All these things must come at the planning stages before you write. Our last situation may occur then or while writing, it's up to you: including real life situations. These are the small ones, think of the drinking stories you share with your friends. You should stick to the stories of you, family, friends. Stories from pop culture count as those one line premises you need to adapt into a full story, a kind of fan fiction. So we're focusing on those little stories. For example, once I punched out a world-famous very-hated heavy metal drummer. I tell this story often to friends who are always amused, and I'm waiting for the story where it fits. You should too. Never shoe-horn in a situation into a story where it doesn't fit. My story would fit a character who drinks and parties wildly yet is not headed for doom (as I did in my 20's) and I have yet to write a story with that kind of character.

Now if your story has a character the situation fits, go for it. If it involves anyone famous change names and details. I would probably make mine an equally hated fictitious actor and change from location from a bar to a private party. In yours, just as with using real friends/family/enemies as characters if it involves them get their permission or change enough details they are not clearly recognizable.

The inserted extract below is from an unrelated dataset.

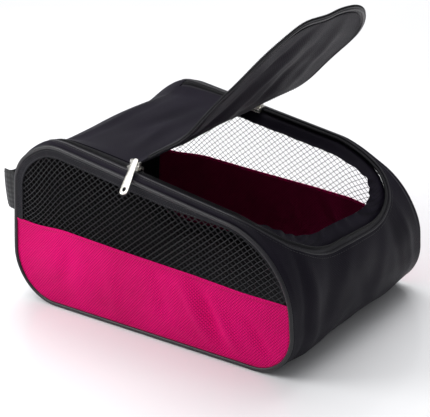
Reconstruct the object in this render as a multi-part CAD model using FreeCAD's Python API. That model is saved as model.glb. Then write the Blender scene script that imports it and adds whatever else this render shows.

You mean writing takes this much work? Then how the hell did Snooki have a book? Credit

The last 3 situations here work best for when you already have a plot, and I hope you can see just how complex plotting is. We have one lesson left in writing 101 which will be a short one and deals primarily with one last facet authors have to deal with, avoiding lawsuits. Until then, I hope your creative juices are flowing and the ideas you come up with are being processed, built, fleshed out, and stored in a way that will keep you prolific for ll your days.